Myles Miller is a senior reporter covering federal law enforcement for Bloomberg News. He was previously managing editor of Bloomberg Television. He was a legal reporter at WNBC-TV until August 2024, and was previously deputy press secretary for the FDNY.

From 2017 to 2019 he was an Emmy-award winning investigative reporter at NY1. He was the law enforcement reporter for WPIX and was editor for video at The New York Times. He was the youngest White House reporter in history having served in that role for News Corporation's iPad newspaper, The Daily at age 17.

==Journalism==

Miller began his reporting career at The New York Daily News, as an intern covering the Mayoralty of Michael Bloomberg

He spent several years reporting for Fox Television Stations in New Jersey and Washington, D.C.

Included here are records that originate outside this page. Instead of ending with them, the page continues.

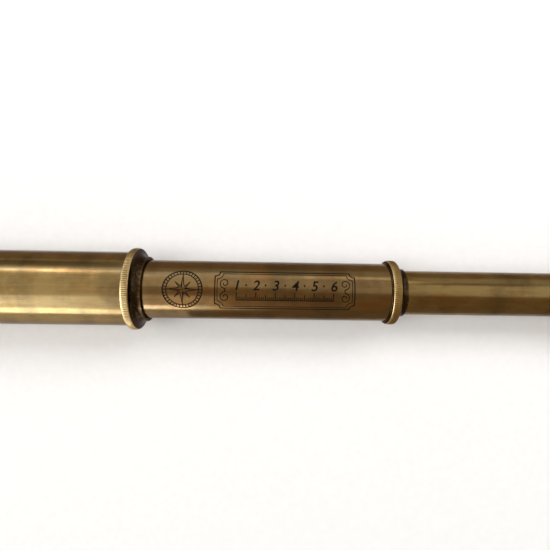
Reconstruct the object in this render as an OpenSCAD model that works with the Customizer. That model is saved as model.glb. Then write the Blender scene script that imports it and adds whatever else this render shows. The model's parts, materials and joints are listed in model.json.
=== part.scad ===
// Hand spyglass with a main barrel and two sliding draws, shown fully extended.
// The optical axis lies along X: objective at -X, eyepiece at +X, +Z up.
// The origin is under the middle of the extended length, at the lowest point of the rings.
// Stations named s_... are distances in millimetres behind the objective's front rim.

/* [Barrel] */
// Outer diameter of the main barrel tube
barrel_d = 40; // [38:0.5:44]
// Wall of the main barrel tube
barrel_wall = 0.9; // [0.7:0.1:1.2]
// Bare length of the barrel between the objective cell and the barrel collar
barrel_show = 164; // [160:1:200]

/* [First draw] */
// Outer diameter of the first draw tube
draw_1_d = 31.5; // [30:0.25:32]
// Wall of the first draw tube
draw_1_wall = 0.8; // [0.6:0.05:1]
// Bare length of the first draw when it is pulled right out
draw_1_show = 128.6; // [110:0.2:130]

/* [Second draw] */
// Outer diameter of the second draw tube
draw_2_d = 24.1; // [23:0.1:24.6]
// Wall of the second draw tube
draw_2_wall = 0.8; // [0.6:0.05:1]
// Bare length of the second draw when it is pulled right out
draw_2_show = 102; // [90:0.5:120]

/* [Collars] */
// Diameter over the knurl of the barrel collar
collar_1_d = 44.3; // [43:0.1:46]
// Width of the knurl of the barrel collar
collar_1_knurl_w = 3.8; // [3:0.1:6]
// Wall of the barrel collar's lip
collar_1_lip = 1.55; // [1.2:0.05:1.8]
// Length of the barrel collar's bush inside the barrel
collar_1_bush = 16; // [12:0.5:18]
// Diameter over the knurl of the first draw's collar
collar_2_d = 35.2; // [34:0.1:37]
// Width of the knurl of the first draw's collar
collar_2_knurl_w = 4.4; // [3:0.1:6]
// Wall of the first draw collar's lip
collar_2_lip = 0.75; // [0.6:0.05:1]
// Length of the first draw collar's bush inside the tube
collar_2_bush = 13; // [10:0.5:18]
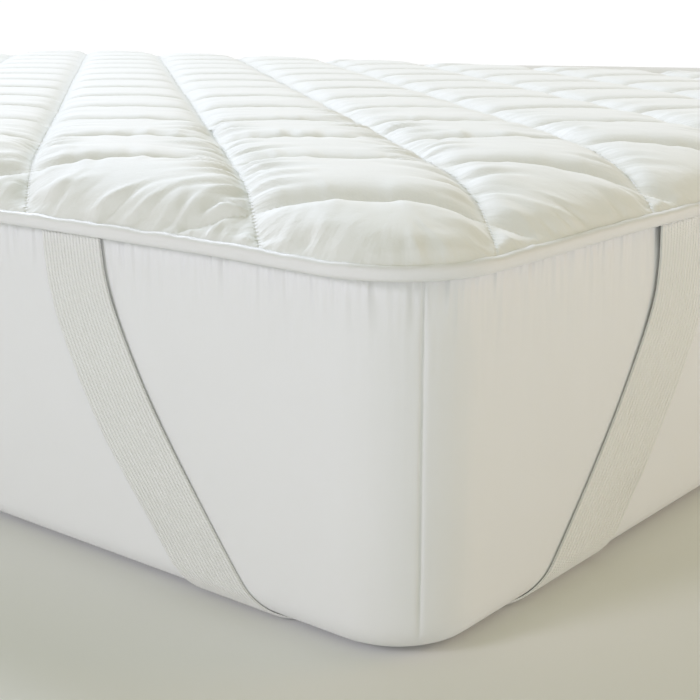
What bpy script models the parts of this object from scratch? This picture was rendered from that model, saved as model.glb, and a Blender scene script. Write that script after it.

He covered the northeastern United States for Reuters, traveled with President Barack Obama, the death of Osama bin Laden, the Supreme Court decision on the Affordable Care Act and the 2012 presidential election, as White House reporter for News Corporation's The Daily; and launched Chasing New Jersey.

Later he was night editor at Women's Wear Daily, assignment editor/New York bureau chief at C-SPAN, and reporter at WCBS Newsradio 880.

Miller won a duPont-Columbia award for his coverage of the COVID-19 pandemic and is a four time Emmy Award winner.

He launched Bloomberg News' federal law enforcement beat with award-winning coverage of the Killing of Brian Thompson and the search for Luigi Mangione. He also led Bloomberg's coverage of the 2025 New York City shooting at Blackstone Inc.'s headquarters including detailing the suspect's motive behind the massacre.

== Corporate ==
Miller has served as a senior manager for Accenture, consulting on production, event, and media strategy as well as providing storytelling coaching for senior executives.

Miller was a communications manager for Meta Platforms, where he worked on business and engineering communications strategy, operations, and events.